In India, these controls are especially strong on young women workers and, unlike in Asian countries outside South Asia, young Indian women even today face a lot of resentment against their appearance in public.

The age profile of women workers in India has therefore always been distinct from that of most developed or developing countries. In the conceptualisation of women’s work in the Indian context, it is impossible to ignore the patriarchal controls under which women work.

Public employment

The book has an interesting way of dividing chapters. According to me, the best chapter is the one on women in public employment; it paints a vivid picture of the ways in which the state has increasingly put the burden of providing social services – health and education – on women.

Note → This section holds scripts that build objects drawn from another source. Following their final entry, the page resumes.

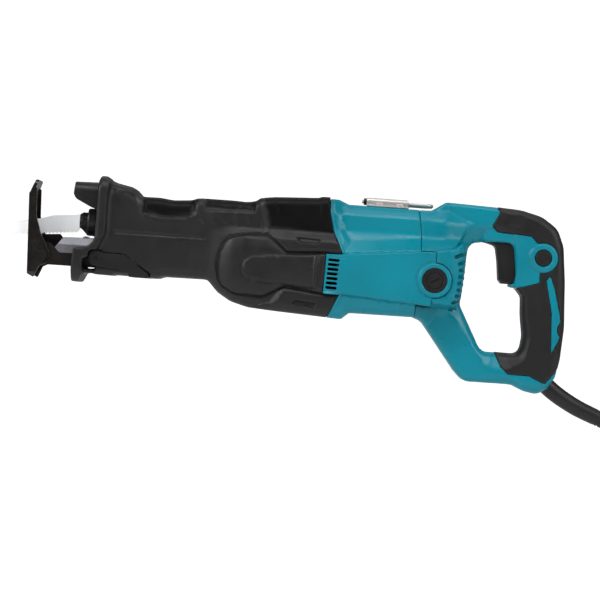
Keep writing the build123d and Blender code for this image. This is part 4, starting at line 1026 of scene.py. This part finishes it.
def glossy_coat(name, colour, rough):
    """Stoved black coat on sheet steel, chipped to bare steel at its corners."""
    f = Finish(name)
    chips = f.product(f.edge(0.6), f.span(f.noise(3.0, 5.0, rough=0.7), 0.66, 0.74, 0.0, 0.6))
    drift = f.mix(f.span(f.noise(20, 3.0), 0.3, 0.7, 0.0, 1.0), scaled(colour, 0.8), colour)
    base = f.mix(chips, drift, (0.30, 0.29, 0.28))
    scuff = f.span(f.noise(9, 5.0, rough=0.7), 0.35, 0.7, rough - 0.04, rough + 0.14)
    normal = f.bump(f.noise(1.6, 2.0), 0.012, f.soft_edge(0.9))
    f.set(Base_Color=base, Roughness=scuff, Normal=normal, Metallic=chips, Specular_IOR_Level=0.5)
    return f


def plastics():
    """Moulded plastics and rubbers: colour, roughness, then the grain's size and depth in mm."""
    return [
        moulded("teal_plastic", (0.0, 0.180, 0.240), 0.33, 0.9, 0.008, gloss=0.27,
                worn=(0.003, 0.22, 0.29)),
        moulded("rubber", (0.0090, 0.0082, 0.0086), 0.46, 0.8, 0.030, gloss=0.33, spread=0.16,
                worn=(0.022, 0.020, 0.020), smooth=(0.0030, 0.0028, 0.0029)),
        moulded("black_plastic", (0.0100, 0.0095, 0.0100), 0.38, 0.7, 0.014, gloss=0.32, spread=0.15,
                worn=(0.02, 0.019, 0.019), bevel=0.5),
        moulded("white_plastic", (0.62, 0.60, 0.54), 0.45, 0.8, 0.01, spread=0.05, bevel=0.3),
        moulded("cord_jacket", (0.015, 0.0145, 0.0145), 0.42, 1.2, 0.016, gloss=0.40, spread=0.15),
        moulded("carbon", (0.03, 0.03, 0.033), 0.5, 0.4, 0.01, spread=0.2, bevel=0.2),
        moulded("felt", (0.22, 0.20, 0.16), 0.95, 0.6, 0.12, gloss=0.1, spread=0.3),
    ]


def metals():
    """Bare, plated and painted metals: colour, roughness, then the grain's stretch, size and depth."""
    return [
        # Near-white base and almost no metallic shine: a painted reflection, standing in for the bright
        # surround that bare blade steel would mirror.
        metal("blade_steel", (0.96, 0.97, 0.99), 0.34, (1, 1, 9), 0.9, 0.003, dark=0.94, bevel=0.12,
              shine=0.05),
        metal("bright_steel", (0.55, 0.55, 0.56), 0.24, (12, 1, 1), 0.8, 0.004),
        metal("phosphate", (0.040, 0.036, 0.034), 0.46, depth_mm=0.012, dark=0.6),
        metal("spring_steel", (0.30, 0.25, 0.20), 0.3, depth_mm=0.004, bevel=0.05),
        metal("cast_alloy", (0.26, 0.26, 0.29), 0.50, lines_mm=0.7, depth_mm=0.035, dark=0.7, bevel=0.9,
              stain=(0.16, 0.155, 0.15)),
        metal("bronze", (0.50, 0.31, 0.13), 0.4, lines_mm=0.3, depth_mm=0.006,
              stain=(0.20, 0.12, 0.05)),
        metal("copper", (0.72, 0.30, 0.15), 0.3, lines_mm=0.5, depth_mm=0.02),
        metal("lamination", (0.22, 0.22, 0.23), 0.42, (14, 1, 1), 0.5, 0.02),
        metal("zinc_sheet", (0.56, 0.54, 0.52), 0.42, (1, 6, 6), 0.8, 0.003, dark=0.92, bevel=0.4,
              shine=0.7),
        glossy_coat("black_paint", (0.0085, 0.0070, 0.0062), 0.18),
    ]


def dress():
    """Gives every piece the material of its slot."""
    finishes = {finish.name: finish.material for finish in plastics() + metals()}
    slot_of = {row["node"]: row["material_slot"] for row in frame["record"]["subparts"]}
    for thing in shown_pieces():
        slot = thing.get("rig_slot") or slot_of[thing.get("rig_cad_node", thing.name)]
        thing.data.materials.clear()
        thing.data.materials.append(finishes[slot])


# ---------------------------------------------------------------- stage
CENTRE = Vector((170.6, 0.0, -53.8)) * MM
ROLL = radians(4.0)
DISTANCE = 2.2
FLOOR_Z = -0.34
FLOOR_BACK = 3.0  # where the floor starts to curve up
FLOOR_CURVE = 1.5


def camera():
    """Looks square on to the left side, with the tool tipped four degrees nose up."""
    data = bpy.data.cameras.new("camera")
    data.lens = 156.2
    data.sensor_width = 36.0
    data.clip_end = 50
    thing = placed("camera", data)
    right = Vector((cos(ROLL), 0, sin(ROLL)))
    up = Vector((-sin(ROLL), 0, cos(ROLL)))
    turn = Matrix((right, up, right.cross(up))).transposed().to_4x4()
    thing.matrix_world = Matrix.Translation(CENTRE + Vector((0, -DISTANCE, 0))) @ turn
    bpy.context.scene.camera = thing


def softbox(name, place, size, power, mirrored=True):
    """Rectangular lamp aimed at the saw; when not mirrored it doesn't show in glossy surfaces."""
    data = bpy.data.lights.new(name, "AREA")
    data.shape = "RECTANGLE"
    data.size, data.size_y = size
    data.energy = power
    thing = placed(name, data)
    thing.location = place
    thing.visible_glossy = mirrored
    thing.rotation_euler = (CENTRE - Vector(place)).to_track_quat("-Z", "Y").to_euler()


def backdrop():
    """Pale seamless floor that curves up behind the object."""
    angles = [radians(a) for a in range(10, 91, 10)]
    curve = [(FLOOR_BACK + FLOOR_CURVE * sin(a), FLOOR_Z + FLOOR_CURVE * (1 - cos(a))) for a in angles]
    rows = [(-6.0, FLOOR_Z), (FLOOR_BACK, FLOOR_Z), *curve, (FLOOR_BACK + FLOOR_CURVE, 6.0)]
    verts = [(x, y, z) for y, z in rows for x in (-8.0, 8.0)]
    faces = [(2 * i, 2 * i + 1, 2 * i + 3, 2 * i + 2) for i in range(len(rows) - 1)]
    mesh = bpy.data.meshes.new("floor")
    mesh.from_pydata(verts, [], faces)
    mesh.shade_smooth()
    f = Finish("floor")
    tone = f.mix(f.noise(400, 2.0), (0.86, 0.86, 0.86), (0.90, 0.90, 0.90))
    seen = f.node("LightPath").outputs["Is Camera Ray"]
    glow = f.span(seen, 0, 1, 0.05, 0.85)
    f.set(Base_Color=tone, Roughness=0.9, Specular_IOR_Level=0.1, Emission_Color=(1.0, 1.0, 1.0),
          Emission_Strength=glow)
    mesh.materials.append(f.material)
    placed("floor", mesh)


def world():
    """White seen directly, dimmer as a light so that black pieces stay black."""
    scene_world = bpy.data.worlds.new("studio")
    scene_world.use_nodes = True
    tree = scene_world.node_tree
    seen = tree.nodes.new("ShaderNodeLightPath").outputs["Is Camera Ray"]
    strength = tree.nodes.new("ShaderNodeMapRange")
    strength.inputs["To Min"].default_value = 0.06
    strength.inputs["To Max"].default_value = 1.0
    tree.links.new(seen, strength.inputs["Value"])
    tree.links.new(strength.outputs[0], tree.nodes["Background"].inputs["Strength"])
    tree.nodes["Background"].inputs["Color"].default_value = (1, 1, 1, 1)
    bpy.context.scene.world = scene_world


def lights():
    """Two big side lamps that catch the bevels, one above, a dull front one and one behind."""
    softbox("left", (-1.75, -1.15, 1.05), (1.0, 1.3), 40)
    softbox("right", (2.0, -1.15, 1.05), (1.0, 1.3), 27)
    softbox("above", (0.2, -0.9, 1.9), (1.6, 0.7), 22)
    softbox("front", (0.0, -2.6, 0.4), (1.0, 1.0), 11, mirrored=False)
    softbox("rim", (0.3, 0.9, 1.5), (1.8, 0.6), 6)


nose_boot()
motor_housing()
handle_and_grips()
cord_pieces()
dress()
camera()
backdrop()
world()
lights()
bpy.context.scene.view_settings.view_transform = "Standard"
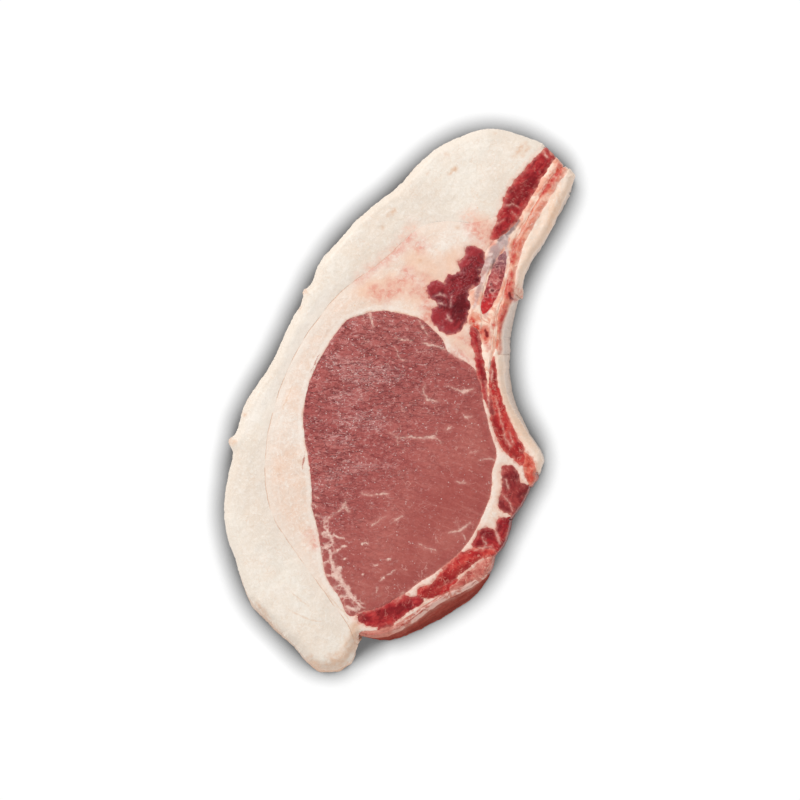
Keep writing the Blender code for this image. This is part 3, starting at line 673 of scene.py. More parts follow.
# Painted sheen and highlights on the eye, the outer fat's bright bands and the lobed muscle, and the
# bone's own grey-white walls.
PAINTED_SHEEN_AND_BONE_WALLS = (
    ("loin_eye", EYE_SHEEN),
    ("outer_fat", (
        ((-36.3, 6.8, 0.6), (-41.3, 0.1, 1.4), (-46.7, -8.6, 1.1)),
        ((-18.6, 38.3, 0.6), (-28.6, 21.6, 1.5), (-34.3, 9.9, 1.0)),
    )),
    ("lobed_muscle", (((5.9, 9.8, 1.2), (3.2, 3.7, 2.6), (-0.4, 0.4, 2.4)),)),
    ("rib_bone", (
        ((-1.7, 16.4, 0.5), (-4.8, 11.7, 1.2), (-8.1, 7.4, 1.9), (-11.1, 2.0, 1.1),
         (-12.8, -4.0, 0.7), (-14.1, -10.0, 0.4)),
        ((-3.4, 13.4, 0.4), (-3.8, 5.4, 0.6), (-5.4, -1.7, 0.5), (-7.8, -7.4, 0.4),
         (-10.5, -12.7, 0.3)),
    )),
)
WARM_PATCHES = (
    ("lobed_muscle", (
        ((6.6, 13.1, 1.6), (4.5, 12.5, 1.0)), ((3.0, 9.0, 1.1),), ((-6.5, 0.4, 1.2), (-5.0, 3.0, 0.8)),
        ((-2.8, -9.7, 0.5), (-1.0, -12.0, 0.3)),
    )),
    ("inner_fat", (
        ((-20.0, 32.5, 0.3), (-10.0, 37.0, 1.5), (0.0, 37.5, 2.5), (10.0, 36.0, 2.0)),
        ((-12.0, 47.0, 2.0), (-2.0, 48.0, 4.0), (8.0, 46.0, 3.0)),
        ((12.0, 38.0, 3.0), (16.0, 34.0, 2.5), (24.0, 26.0, 1.5)),
        ((6.0, 57.0, 3.0), (12.0, 52.0, 4.0), (20.0, 58.0, 3.0)),
        ((28.0, 69.0, 2.5), (31.0, 63.0, 2.0)),
    )),
)
DARK_PATCHES = (
    ("rib_strip_muscle", (((2.4, 4.3, 1.2), (-1.7, -0.7, 2.2), (-4.3, -3.7, 1.5)),)),
    # The lobed muscle's second stroke is a painted shade in the cleft between two lobes; its first is
    # the dark centre.
    ("lobed_muscle", (((1.5, -3.5, 1.5), (0.5, -8.0, 2.0)), ((2.5, 6.5, 0.3), (5.0, 8.5, 0.3)))),
    ("intercostal_muscle", (
        ((-4.7, 16.0, 0.8), (-4.0, 11.0, 0.9)),
        ((-6.0, 2.6, 0.5), (-3.7, -5.8, 0.7), (-0.3, -11.5, 1.0), (3.4, -15.1, 0.8)),
    )),
    ("lower_dark_muscle", (((-3.0, 1.0, 1.5), (2.0, 3.0, 1.0)), ((4.0, -3.0, 0.8),))),
    ("bottom_strip", (((-4.0, -1.0, 1.0), (3.0, 1.0, 1.2), (6.0, 2.5, 1.0)),)),
    ("lower_strip_bulb", (((-4.0, -2.5, 1.5), (0.0, 1.5, 1.9), (3.5, 4.0, 1.3)),)),
    ("lower_strip_upper", (((-6.0, -4.0, 0.8), (0.0, 0.0, 1.0), (5.0, 3.5, 0.5)),)),
    ("rib_bone", (
        ((0.6, 18.8, 0.4), (-1.4, 16.1, 0.6), (-3.4, 14.1, 0.3)),
        ((-4.1, 15.1, 0.4), (-5.8, 12.7, 0.4)),
        ((-7.5, 5.5, 0.4), (-8.2, 3.0, 0.4)),
    )),
)


def mark_fields(plan, table):
    """What the finishes know about each point of the plan, by attribute name."""
    wander = 0.45 * np.column_stack([grain(plan, 1.5, 90), grain(plan, 1.5, 91)])
    wander += 0.2 * np.column_stack([grain(plan, 0.6, 92), grain(plan, 0.6, 93)])
    points = plan + wander
    column = {node: table[:, index] for index, node in enumerate(NODES)}
    low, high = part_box("loin_eye")
    across, along = (plan - middle("loin_eye")).T
    slope = along / ((high.y - low.y) / MM) * 1.3 - across / ((high.x - low.x) / MM)
    fields = {
        "vein": np.minimum(gap_to(points, placed("loin_eye", EYE_VEINS)),
                           gap_to_marks(points, LEAN_STRANDS)),
        "web": gap_to(points, placed("loin_eye", EYE_WEB)),
        "island": gap_to(points, placed("loin_eye", EYE_ISLANDS)),
        "warmth": gap_to_marks(points, WARM_PATCHES),
        "stain": gap_to_marks(points, STAINS),
        "tan": gap_to_marks(points, TAN_MARKS),
        "crease": gap_to_marks(points, FAT_CREASES),
        "gash_and_shadow": gap_to_marks(points, GASHES_AND_FLAP_SHADOW),
        # pale: painted sheen and highlights, and the bone's grey-white walls
        "pale": gap_to_marks(points, PAINTED_SHEEN_AND_BONE_WALLS),
        "dark": gap_to_marks(points, DARK_PATCHES),
        "to_fat": np.minimum.reduce([column[name] for name in FATS]),
        "to_border": -table[:, :-1].min(1),
        "to_small": np.minimum.reduce([column[name] for name in SMALL_LEANS]),
        "to_eye": column["loin_eye"],
        "to_bone": column["rib_marrow"] - column["rib_bone"],
        "rib_layer": (column["pink_strip"] - column["rib_bone"]) / 2,
        "layer": (column["outer_fat"] - column["inner_fat"]) / 2,
        "coarse": ease(slope, -0.5, 0.5),
    }
    return fields


# ---- Heights of the faces ----

def blends(table):
    """Each tissue's share at every point: 1 well inside it and one half at its border."""
    shares = {node: ease(0.6 - table[:, index], 0.0, 1.2) for index, node in enumerate(NODES)}
    total = np.maximum(sum(shares.values()), 1e-6)
    return {node: share / total for node, share in shares.items()}


def share_of(shares, names):
    """Share of several tissues together."""
    return sum(shares[name] for name in names)


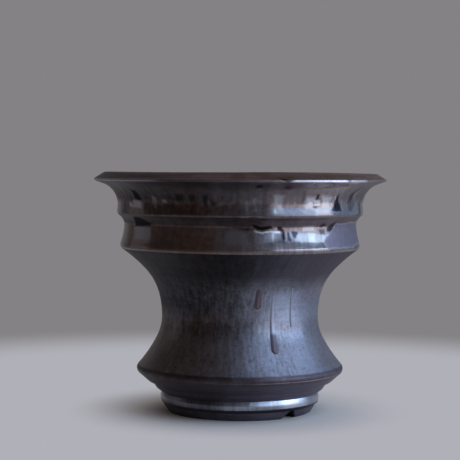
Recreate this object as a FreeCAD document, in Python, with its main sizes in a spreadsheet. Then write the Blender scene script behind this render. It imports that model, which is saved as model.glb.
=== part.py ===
"""Flower pot of wheel-thrown stoneware: flared lip, collar of two bands, waisted stem and turned foot.

The axis of the pot is +Z, its foot stands on z = 0 and its front faces -Y. All lengths are millimetres.
Heights stack up from the ground, and radii are those of the clay, so the glaze lies outside them.
"""
import FreeCAD, Part
import math
import os

import Sketcher

doc = FreeCAD.newDocument("FlowerPot")

# Driving sizes
SIZES = [
    # Heights of the clay, one on top of the other
    ("foot_edge_height", 1.0, "bevel at the ground"),
    ("foot_taper_height", 7.6, "taper of the foot under its band"),
    ("foot_band_height", 8.7, "rounded band of the foot"),
    ("ledge_under_height", 3.6, "slope over the foot's band"),
    ("ledge_height", 3.3, "edge of the small ledge over it"),
    ("step_height", 3.6, "slope from that ledge to the step under the skirt"),
    ("skirt_under_height", 6.6, "slope under the skirt"),
    ("skirt_edge_height", 6.2, "rounded edge of the skirt"),
    ("flank_height", 25.4, "slope over the skirt's edge"),
    ("low_stem_height", 18.0, "from that slope to the waist"),
    ("high_stem_height", 17.0, "from the waist to the stem's bend"),
    ("bend_height", 27.0, "bend of the stem"),
    ("funnel_height", 16.9, "slope from the bend to the collar"),
    ("low_ring_height", 2.4, "edge of the collar's lower ring"),
    ("low_band_height", 19.1, "lower band of the collar"),
    ("high_ring_rise", 8.4, "slope under the collar's upper ring"),
    ("high_ring_height", 1.8, "edge of the collar's upper ring"),
    ("high_band_height", 6.4, "upper band of the collar"),
    ("cove_height", 19.0, "hollow under the lip"),
    ("lip_under_height", 2.1, "slope under the lip's edge"),
    ("lip_edge_height", 0.8, "edge of the lip"),
    ("lip_slope_height", 5.4, "fall of the lip's top to its edge"),
    # Outside of the foot
    ("foot_radius", 68.6, "groove between foot and ledge"),
    ("foot_bulge", 1.0, "how far the foot's band swells"),
    ("foot_band_reach", 0.4, "lower edge of the band, beyond the groove"),
    ("foot_edge_draw", 4.0, "top of the bevel, inside the groove's radius"),
    ("foot_ground_draw", 5.6, "outer edge of the ground face, inside the groove's radius"),
    ("ledge_under_reach", 5.1, "lower edge of the ledge, beyond the groove"),
    ("ledge_reach", 7.3, "upper edge of the ledge, beyond the groove"),
    ("step_reach", 13.0, "edge of the step, beyond the groove"),
    ("step_hollow", 0.4, "depth of the slope's hollow between ledge and step"),
    # Outside of the stem and skirt
    ("waist_radius", 68.7, "narrowest place of the stem"),
    ("skirt_reach", 21.3, "upper end of the skirt's edge, beyond the waist"),
    ("skirt_under_draw", 1.0, "lower end of the skirt's edge, inside its upper end"),
    ("skirt_bulge", 1.5, "how far the skirt's edge swells"),
    ("flank_reach", 4.2, "top of the slope over the skirt, beyond the waist"),
    ("flank_hollow", 1.0, "depth of that slope's hollow"),
    ("bend_reach", 1.7, "foot of the stem's bend, beyond the waist"),
    ("bend_hollow", 2.2, "depth of the bend's hollow"),
    ("funnel_reach", 16.3, "foot of the slope under the collar, beyond the waist"),
    ("funnel_hollow", 0.6, "depth of that slope's hollow"),
    # Outside of the collar
    ("collar_reach", 37.0, "lower ring, beyond the waist"),
    ("low_ring_undercut", 0.8, "sharp edge under the lower ring, inside it"),
    ("collar_gap_depth", 3.7, "groove between the two bands, inside the lower ring"),
    ("low_band_hollow", 0.7, "hollow of the lower band"),
    ("high_ring_reach", 2.8, "upper ring, beyond the lower one"),
    ("high_ring_undercut", 0.6, "sharp edge under the upper ring, inside it"),
    ("high_ring_hollow", 1.0, "hollow under the upper ring"),
    ("neck_draw", 0.6, "top of the upper band, inside the upper ring"),
    # Lip
    ("lip_overhang", 21.2, "edge of the lip, beyond the upper band"),
    ("lip_under_draw", 1.9, "lower corner of the lip's edge, inside it"),
    ("cove_draw", 7.9, "outer end of the lip's hollow, inside its edge"),
    ("lip_slope_width", 8.8, "sloping top of the lip"),
    ("lip_flat_width", 7.7, "flat top of the lip"),
    # Inside
    ("mouth_edge_width", 2.2, "rounding at the mouth, across"),
    ("mouth_edge_height", 2.6, "rounding at the mouth, down"),
    ("mouth_cove_hollow", 2.6, "how far the mouth's flare swells inwards"),
    ("neck_wall", 8.0, "wall at the top of the collar"),
    ("collar_wall", 9.2, "wall at the lower ring"),
    ("collar_foot_rise", 3.3, "inner foot of the collar, over the lower ring"),
    ("stem_wall", 7.2, "wall at the waist"),
    ("root_reach", 14.5, "widest place inside the skirt, beyond the inner waist"),
    ("root_rise", 5.4, "top of that place, over the skirt's edge"),
    ("root_wall_height", 4.0, "upright wall of the root space"),
    ("root_corner_width", 12.0, "rounding between the wall and the floor"),
    ("root_corner_swell", 3.4, "depth of that rounding"),
    ("floor_thickness", 11.2, "floor of the pot"),
    ("drain_hole_radius", 13.0, "hole in the middle of the floor"),
    # Foot ring
    ("foot_ring_width", 16.1, "foot ring under the floor"),
    ("foot_inner_bevel", 1.5, "bevel at its inner edge"),
    ("notch_width", 17.5, "drain notch at the ground"),
    ("notch_height", 8.2, "drain notch"),
    ("notch_crown", 1.3, "how far the notch's rounded top rises over its slopes"),
    ("notch_crown_width", 5.2, "width of that top"),
    ("notch_count", 3, "drain notches in the foot ring"),
    ("notch_angle", 42, "degrees from the front to the first notch"),
    # Glaze
    ("glaze_thickness", 0.7, "glaze coat"),
    ("run_relief", 0.9, "how far a glaze run stands out of the coat"),
    ("long_run_angle", 23.2, "degrees from the front to the long run"),
    ("long_run_drop", 21.5, "from the waist down to its bead"),
    ("long_run_length", 43.0, "from its bead to its tail"),
    ("long_run_bead", 4.0, "radius of its bead"),
    ("long_run_tail", 1.5, "radius of its tail"),
    ("short_run_angle", 12.4, "degrees from the front to the short run"),
    ("short_run_drop", -15.5, "from the waist down to its bead"),
    ("short_run_length", 12.0, "from its bead to its tail"),
    ("short_run_bead", 3.4, "radius of its bead"),
    ("short_run_tail", 2.6, "radius of its tail"),
    ("thin_run_angle", 39.7, "degrees from the front to the thin run"),
    ("thin_run_drop", 3.0, "from the waist down to its bead"),
    ("thin_run_length", 32.0, "from its bead to its tail"),
    ("thin_run_bead", 1.3, "radius of its bead"),
    ("thin_run_tail", 0.8, "radius of its tail"),
    ("overrun", 5.0, "how far cutting shapes reach past what they cut"),
]


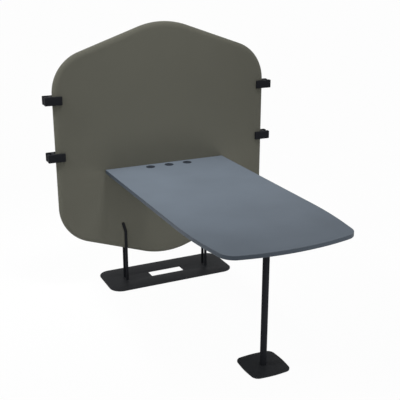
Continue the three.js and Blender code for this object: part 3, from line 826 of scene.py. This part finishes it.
def groove_lines(holes):
    """Lines of points along each rod, close together where the groove's wall is steep."""
    offsets = [-x for x in reversed(LINE_OFFSETS[1:])] + list(LINE_OFFSETS)
    lines = []
    for bend, lean in rod_bends():
        start = bend.y
        while inside_by(bend.x, start) > LINE_START_INSET:
            start -= LINE_START_STEP
        stem = np.linspace(start, bend.y - LINE_FROM_BEND, LINE_STEPS).tolist()
        stations = [(Vector((bend.x, z)), Vector((1, 0))) for z in stem]
        stations.append((bend, Vector((1 + lean.y, -lean.x)) / (1 + lean.y)))
        tail = np.linspace(LINE_FROM_BEND, ROD_TAIL_LENGTH - LINE_BEFORE_END, TAIL_LINE_STEPS).tolist()
        tail += [ROD_TAIL_LENGTH + step for step in LINE_END_STEPS]
        stations += [(bend + s * lean, Vector((lean.y, -lean.x))) for s in tail]
        lines += [[place + offset * across for place, across in stations] for offset in offsets]
    return [run for line in lines for run in clear_runs(line, holes)]


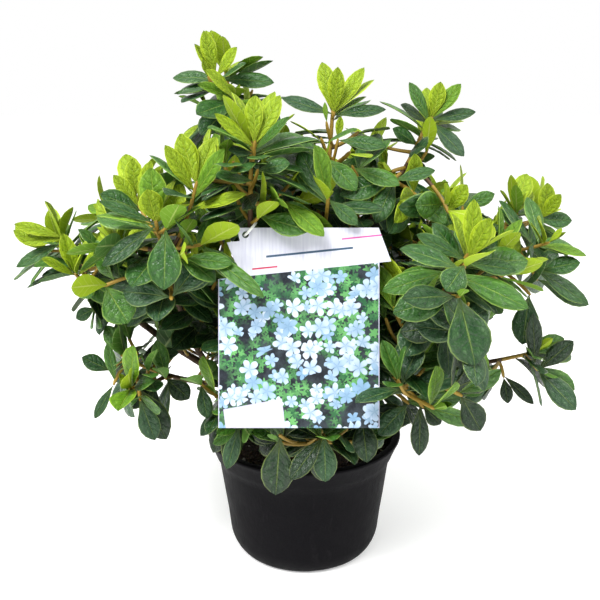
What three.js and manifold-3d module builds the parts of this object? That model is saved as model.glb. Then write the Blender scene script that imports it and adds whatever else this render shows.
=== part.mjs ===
// A potted evergreen azalea: a low, wide shrub in a black nursery pot, with a picture card hung on one stem.
// Millimetres, +Z up. The origin is the centre of the pot's flat underside, and -Y is the front.
import * as THREE from 'three';
import { mergeVertices } from 'three/addons/utils/BufferGeometryUtils.js';
import Module from 'manifold-3d';

const wasm = await Module();
wasm.setup();

// Driving dimensions of the pot and the compost in it
const POT_HEIGHT = 106;
const RIM_RADIUS = 85;
const RIM_INNER_RADIUS = 79;
const RIM_EDGE = 1.6;
const COLLAR_DEPTH = 24;
const WALL_TOP_RADIUS = 75.4;
const WALL_FOOT_RADIUS = 67.3;
const FOOT_HEIGHT = 16;
const BASE_RADIUS = 57.5;
const WALL = 1.6;
const ROUND_SIDES = 32;
const FOOT_COUNT = 4;
const FOOT_GAP = { width: 29, height: 2.2, depth: 14, turn: -72 };
const COMPOST_TOP = 95;
const COMPOST_CROWN = 2;
const GAP = 0.3;

// Driving dimensions of the wood
const TRUNK = { radius: 7.5, flare: 5, flareHeight: 0.22, height: 44, lean: [-4, 5] };
const MAIN_BOUGH = { start: 4.2, end: 2.5 };
const SIDE_BOUGH = { start: 2.7, end: 2.1 };
const SIDE_FOOT_RADIUS = 1.725;
const TIP_RADIUS = 1.5;
const STEM_LENGTH = 78;
const STEM_SHARE = 0.5;
const BEND_OUT = 0.6;
const BEND_UP = 0.3;

// Driving dimensions of the leaves: young ones stand up in the middle of a shoot, grown ones spread below
const YOUNG = { length: 38, width: 18, splay: 14, splayStep: 11, count: 3 };
const GROWN = { length: 44, width: 29, splay: 56, splayStep: 9, count: 4 };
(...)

Ghosh offers a detailed description of the items of work that ICDS (Integrated Child Development Services) workers or ASHAs are supposed to perform, and the terms and conditions on which they are expected to work.

ASHAs are in fact supposed to be voluntary workers! The picture reveals how the state is short-changing the poor as well as women workers, and exposes its little regard for the legitimate claims of the poor for provision of basic services.

It also shows how the state is a major party to women’s disempowerment; their hard work is still dismissed as part of their ‘caring’ nature.

The state’s excuse that it does not have money to pay better wages for this work is astounding when one sees how money is being squandered on repeated awards of pay commissions to bureaucrats.

This reinforces the theory that in India the state is in cohorts with patriarchal authorities in order to offload its legitimate work for women.

Overall, Never Done and Poorly Paid: Women’s Work in Globalising India makes interesting reading, with a good analysis of the available official data.

My objections, such as they are, have to do with the diversion of the author’s analysis into channels that are not as fruitful as they could have been. Still, the book provides a useful background for future work in the field.